It’s half past six, and Debbie has started to wail.  Susan moves quickly so as not to awaken her husband.

She picked up the warm, milky-smelling cocoon and crooned reassurance.  Immediately the cries ceased and Debbie’s moist mouth, opening and shutting like a fish, sought her breast, the small wrinkled fists, freed from the blanket, unfurled to clutch against her crumpled nightdress…

Susan raised her cheek from resting against the soft furriness of the baby’s head.  The small, snub-nosed leech latched onto her breast, fingers splayed in an ecstasy of content.

Yes, this is a scene in which the reader learns the Clifford Bradley is terribly scared of his boss at the lab, frightened that he will lose his job.  This is a plot element among dozens of other plot elements.

Humane touches

But the description of Debbie, like the description of William, isn’t about moving the puzzle-solving along.  Neither plays any role in Dalgliesh’s detective work or his piecing together of who did what when.

Yet, there they are in the pages of this James novel, just two glimpses into the humanity of the people who make up her story. 

Dalgliesh does solve the crime — well, crimes — that have taken place in and around the forensic lab.  But that’s not why you read a James novel like this.

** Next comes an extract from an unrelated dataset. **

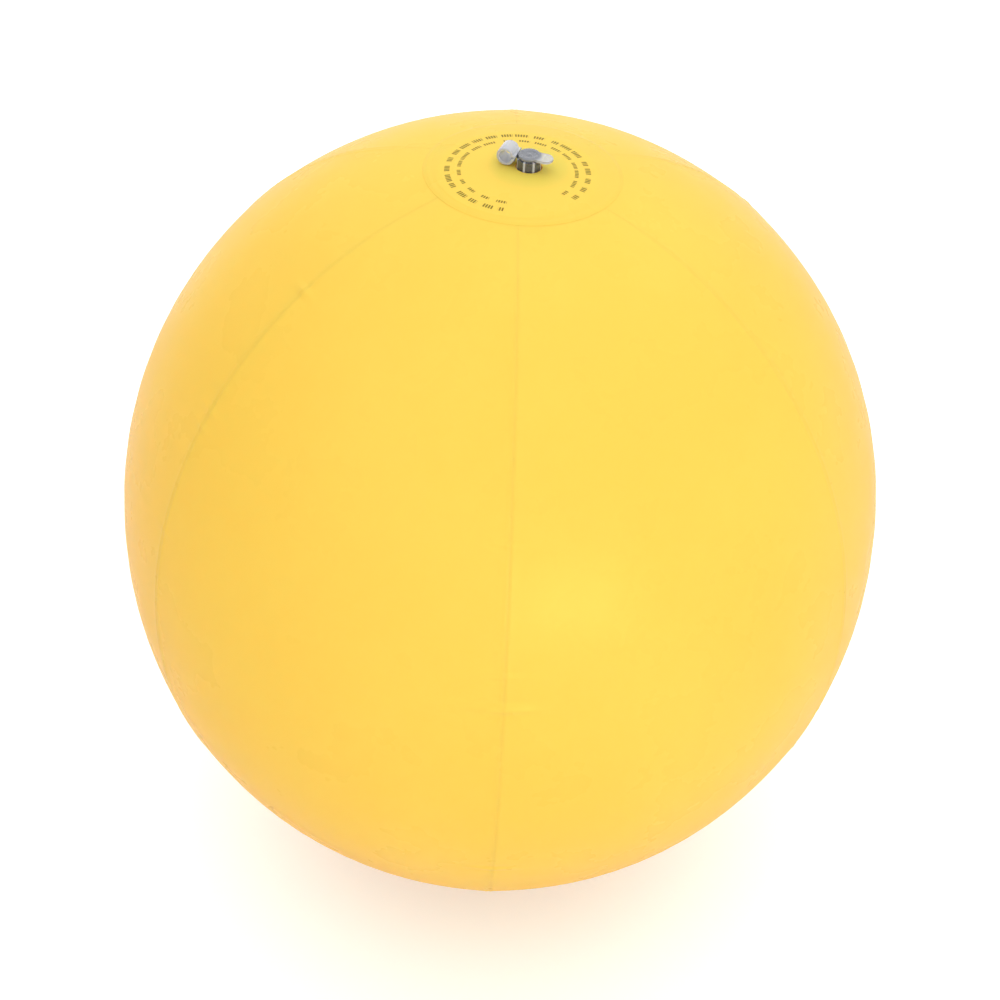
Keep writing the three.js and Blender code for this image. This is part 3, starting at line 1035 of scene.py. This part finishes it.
@dataclass
class AirValve:
    """The soft valve in the top patch. Heights run up its own axis from the patch's face."""

    finish: ClearPlastic
    stem_finish: RibbedPlastic
    strap_finish: ClearPlastic
    effects: SharedEffects
    turn: float = math.radians(-20)
    flange_radius: float = 12.5 * MM
    flange_thickness: float = 0.5 * MM
    flange_gap: float = 0.15 * MM
    skirt_radius: float = 7.5 * MM
    skirt_thickness: float = 0.3 * MM
    skirt_drop: float = 1.6 * MM
    stem_radius: float = 3.95 * MM
    bore_radius: float = 3.05 * MM
    stem_stands: float = 3.2 * MM
    stem_length: float = 9.8 * MM
    rib_height: float = 0.14 * MM
    head_radius: float = 3.5 * MM
    head_thickness: float = 1.05 * MM
    dish_radius: float = 2.55 * MM
    dish: tuple[Pair, ...] = (
        (2.45 * MM, 0.05 * MM), (2.3 * MM, 0.15 * MM), (2.1 * MM, 0.21 * MM),
        (1.5 * MM, 0.24 * MM), (0.6 * MM, 0.24 * MM), (0.45 * MM, 0.18 * MM),
        (0.3 * MM, 0.1 * MM))
    seat_gap: float = 0.1 * MM
    spigot_radius: float = 2.93 * MM
    spigot_length: float = 4.2 * MM
    tab_reach: float = 7.7 * MM
    tab_width: float = 4.8 * MM
    tab_thickness: float = 1.0 * MM
    strap_width: float = 5.6 * MM
    strap_thickness: float = 0.95 * MM
    loop_radius: float = 2.47 * MM
    loop_offset: float = 0.46 * MM
    loop_mouth: float = 50.0
    strap_gap: float = 0.15 * MM
    flap_radius: float = 3.7 * MM
    flap_thickness: float = 0.35 * MM
    flap_gap: float = 0.15 * MM
    hinge_width: float = 2.4 * MM
    film: float = 0.25 * MM
    dome_radius: float = 250 * MM
    segments: int = 96
    base: Vector = field(init=False)
    material: Material = field(init=False)
    stem_material: Material = field(init=False)
    strap_material: Material = field(init=False)

    def __post_init__(self) -> None:
        """Find the valve's own axis and the patch's face from the CAD stem."""
        low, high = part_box("valve_stem")
        self.base = Vector(((low.x + high.x) / 2, (low.y + high.y) / 2,
                            high.z - self.stem_stands))
        self.material, self.stem_material, self.strap_material = (
            finish.make(self.effects, (self.base.x, self.base.y))
            for finish in (self.finish, self.stem_finish, self.strap_finish))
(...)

You read for such wonderful humane touches, as the description of William asleep and of Debbie nursing.

Patrick T. Reardon

6.2.22

Written by : Patrick T. Reardon

For more than three decades Patrick T. Reardon was an urban affairs writer, a feature writer, a columnist, and an editor for the Chicago Tribune. In 2000 he was one of a team of 50 staff members who won a Pulitzer Prize for explanatory reporting. Now a freelance writer and poet, he has contributed chapters to several books and is the author of Faith Stripped to Its Essence. His website is https://patricktreardon.com/.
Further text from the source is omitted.